Quote:
Originally Posted by henryzz
@CraigLo How are you working out your probabilities? The obvious calculation is to sum the probabilities for each start point x < 0 that a gap >=xx merit starts there. However, these probabilities don't strike me as independent so summing them wouldn't be correct.
I assume that this calculation is always going to be too slow to optimize based on this.

1. Calculate the probability that a gap >= G starts at the first point < 0.
2. Calculate the probability that a gap >= G starts at the second point < 0. A gap starting here will also include the first point so add this to the probability for the first point as well.

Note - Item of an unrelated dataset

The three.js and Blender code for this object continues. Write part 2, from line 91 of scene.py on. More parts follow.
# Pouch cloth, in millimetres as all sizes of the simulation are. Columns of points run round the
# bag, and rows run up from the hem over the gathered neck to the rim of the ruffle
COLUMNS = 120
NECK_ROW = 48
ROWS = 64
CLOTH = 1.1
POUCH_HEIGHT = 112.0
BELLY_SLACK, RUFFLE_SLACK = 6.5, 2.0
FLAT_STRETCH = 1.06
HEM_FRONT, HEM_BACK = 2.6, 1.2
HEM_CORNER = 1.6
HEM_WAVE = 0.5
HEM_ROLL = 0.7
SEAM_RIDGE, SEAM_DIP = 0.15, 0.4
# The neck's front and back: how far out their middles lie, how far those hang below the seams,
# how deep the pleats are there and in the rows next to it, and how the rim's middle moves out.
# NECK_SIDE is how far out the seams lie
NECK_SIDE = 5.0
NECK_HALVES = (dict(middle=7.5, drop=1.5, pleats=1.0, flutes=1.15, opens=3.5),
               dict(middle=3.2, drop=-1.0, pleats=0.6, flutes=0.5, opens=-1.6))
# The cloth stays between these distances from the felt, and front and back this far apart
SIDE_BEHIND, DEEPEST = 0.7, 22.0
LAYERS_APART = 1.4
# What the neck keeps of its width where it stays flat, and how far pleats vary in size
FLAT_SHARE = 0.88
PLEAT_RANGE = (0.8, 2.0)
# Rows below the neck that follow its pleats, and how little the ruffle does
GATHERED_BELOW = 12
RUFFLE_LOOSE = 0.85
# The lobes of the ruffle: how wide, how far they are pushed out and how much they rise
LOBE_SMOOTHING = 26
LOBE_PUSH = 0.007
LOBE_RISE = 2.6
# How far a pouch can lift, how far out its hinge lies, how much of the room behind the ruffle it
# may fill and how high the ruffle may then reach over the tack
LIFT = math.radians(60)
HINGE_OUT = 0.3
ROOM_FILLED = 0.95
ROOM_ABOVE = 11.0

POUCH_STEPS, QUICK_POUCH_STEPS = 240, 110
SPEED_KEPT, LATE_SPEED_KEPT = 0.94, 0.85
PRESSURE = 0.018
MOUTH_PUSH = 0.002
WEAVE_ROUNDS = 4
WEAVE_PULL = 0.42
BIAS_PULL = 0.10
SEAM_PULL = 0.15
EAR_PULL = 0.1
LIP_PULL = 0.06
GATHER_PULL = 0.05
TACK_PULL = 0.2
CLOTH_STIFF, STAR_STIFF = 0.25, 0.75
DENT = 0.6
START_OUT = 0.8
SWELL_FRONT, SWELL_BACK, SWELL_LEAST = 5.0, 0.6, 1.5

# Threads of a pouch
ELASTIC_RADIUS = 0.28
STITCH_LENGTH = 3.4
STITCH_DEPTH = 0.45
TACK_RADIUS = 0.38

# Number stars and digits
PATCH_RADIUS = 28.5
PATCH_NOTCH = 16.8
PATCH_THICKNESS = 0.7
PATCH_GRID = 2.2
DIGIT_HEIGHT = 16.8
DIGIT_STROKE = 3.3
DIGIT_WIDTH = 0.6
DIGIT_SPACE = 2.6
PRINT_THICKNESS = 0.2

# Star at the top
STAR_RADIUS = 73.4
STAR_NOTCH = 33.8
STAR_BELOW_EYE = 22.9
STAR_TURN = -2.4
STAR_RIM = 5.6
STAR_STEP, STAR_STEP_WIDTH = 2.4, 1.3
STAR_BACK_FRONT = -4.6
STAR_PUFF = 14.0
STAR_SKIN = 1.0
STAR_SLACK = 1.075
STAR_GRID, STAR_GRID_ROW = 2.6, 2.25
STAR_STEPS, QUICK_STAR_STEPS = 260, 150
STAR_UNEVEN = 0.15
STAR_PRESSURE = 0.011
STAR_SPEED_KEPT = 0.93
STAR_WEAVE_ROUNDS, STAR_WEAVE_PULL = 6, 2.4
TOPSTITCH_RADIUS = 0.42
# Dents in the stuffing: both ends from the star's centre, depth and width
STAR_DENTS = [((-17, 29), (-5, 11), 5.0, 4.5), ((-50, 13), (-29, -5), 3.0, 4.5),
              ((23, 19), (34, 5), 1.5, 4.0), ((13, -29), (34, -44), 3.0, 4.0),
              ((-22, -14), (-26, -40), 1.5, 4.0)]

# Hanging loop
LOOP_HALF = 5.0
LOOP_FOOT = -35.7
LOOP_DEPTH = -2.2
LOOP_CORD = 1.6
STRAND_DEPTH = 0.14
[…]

3. Calculate the probability that a gap >= G starts at the third point < 0. A gap starting here will also include the first and second points so add this to the probability for the first two as well.

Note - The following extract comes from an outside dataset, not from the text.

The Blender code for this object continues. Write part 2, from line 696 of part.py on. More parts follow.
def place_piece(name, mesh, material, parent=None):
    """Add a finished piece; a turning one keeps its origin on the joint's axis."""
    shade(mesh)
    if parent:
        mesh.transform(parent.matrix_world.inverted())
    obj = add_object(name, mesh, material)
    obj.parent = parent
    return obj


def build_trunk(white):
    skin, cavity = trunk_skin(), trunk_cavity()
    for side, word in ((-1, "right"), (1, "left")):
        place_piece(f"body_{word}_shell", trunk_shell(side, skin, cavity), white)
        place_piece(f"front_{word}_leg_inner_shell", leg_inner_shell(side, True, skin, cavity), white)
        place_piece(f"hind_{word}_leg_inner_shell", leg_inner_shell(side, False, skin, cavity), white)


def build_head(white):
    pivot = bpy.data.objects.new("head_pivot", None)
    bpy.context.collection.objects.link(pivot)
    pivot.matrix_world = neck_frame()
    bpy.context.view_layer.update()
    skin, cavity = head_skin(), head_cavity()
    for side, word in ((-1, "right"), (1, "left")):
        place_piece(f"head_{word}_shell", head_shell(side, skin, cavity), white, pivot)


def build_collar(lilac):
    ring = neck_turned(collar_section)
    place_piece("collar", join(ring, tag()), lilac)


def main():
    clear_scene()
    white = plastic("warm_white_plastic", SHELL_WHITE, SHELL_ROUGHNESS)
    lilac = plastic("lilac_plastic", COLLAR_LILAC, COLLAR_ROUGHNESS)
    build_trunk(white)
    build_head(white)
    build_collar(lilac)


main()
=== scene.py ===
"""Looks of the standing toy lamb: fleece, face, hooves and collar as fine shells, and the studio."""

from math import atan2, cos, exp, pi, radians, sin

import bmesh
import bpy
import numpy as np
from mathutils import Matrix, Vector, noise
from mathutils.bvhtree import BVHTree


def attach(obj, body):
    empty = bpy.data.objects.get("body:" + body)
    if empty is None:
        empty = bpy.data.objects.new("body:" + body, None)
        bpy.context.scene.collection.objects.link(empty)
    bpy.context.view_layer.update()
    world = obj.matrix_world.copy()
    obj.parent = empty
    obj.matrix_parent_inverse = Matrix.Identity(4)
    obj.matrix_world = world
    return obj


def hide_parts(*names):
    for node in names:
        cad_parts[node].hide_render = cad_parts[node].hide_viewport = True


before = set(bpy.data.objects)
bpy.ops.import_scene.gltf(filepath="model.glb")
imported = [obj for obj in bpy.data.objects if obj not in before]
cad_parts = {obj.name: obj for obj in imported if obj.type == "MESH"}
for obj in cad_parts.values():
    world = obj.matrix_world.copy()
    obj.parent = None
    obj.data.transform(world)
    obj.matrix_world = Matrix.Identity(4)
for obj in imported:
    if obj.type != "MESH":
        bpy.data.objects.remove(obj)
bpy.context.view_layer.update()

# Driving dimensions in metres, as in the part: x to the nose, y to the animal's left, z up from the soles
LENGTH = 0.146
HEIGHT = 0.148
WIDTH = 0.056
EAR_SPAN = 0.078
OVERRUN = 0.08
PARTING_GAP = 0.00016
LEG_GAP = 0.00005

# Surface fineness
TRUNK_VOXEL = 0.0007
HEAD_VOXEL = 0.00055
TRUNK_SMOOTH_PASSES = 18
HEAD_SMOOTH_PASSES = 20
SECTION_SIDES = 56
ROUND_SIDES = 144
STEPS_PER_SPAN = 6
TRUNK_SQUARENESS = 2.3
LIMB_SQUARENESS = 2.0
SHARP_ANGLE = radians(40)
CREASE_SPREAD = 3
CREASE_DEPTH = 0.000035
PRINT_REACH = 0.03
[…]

4. Continue this for all points < 0.
When you are finished we have the probability that a point is included in a gap >= G. Every gap will include the first point. A gap will include a point at G/2 only about half the time so sieving a point at G/2 is only half as helpful as sieving a point at 0. A gap will only include a point at 3G/4 about 1/10th the time so sieving a point here is only 1/10th as helpful as sieving a point at 0.
The probabilities calculated above will change depending on the offset chosen but I think the changes will be small enough that they can be ignored. With this assumption the probabilities can be precomputed and the optimization problem is similar to the one you are already doing.
You are currently subtracting 1 for each element sieved in the interval G/2 to G/2 and 0 outside this region and minimizing the result.
I am suggesting we subtract the precomputed probability for each element sieved over the interval G to G and minimize this.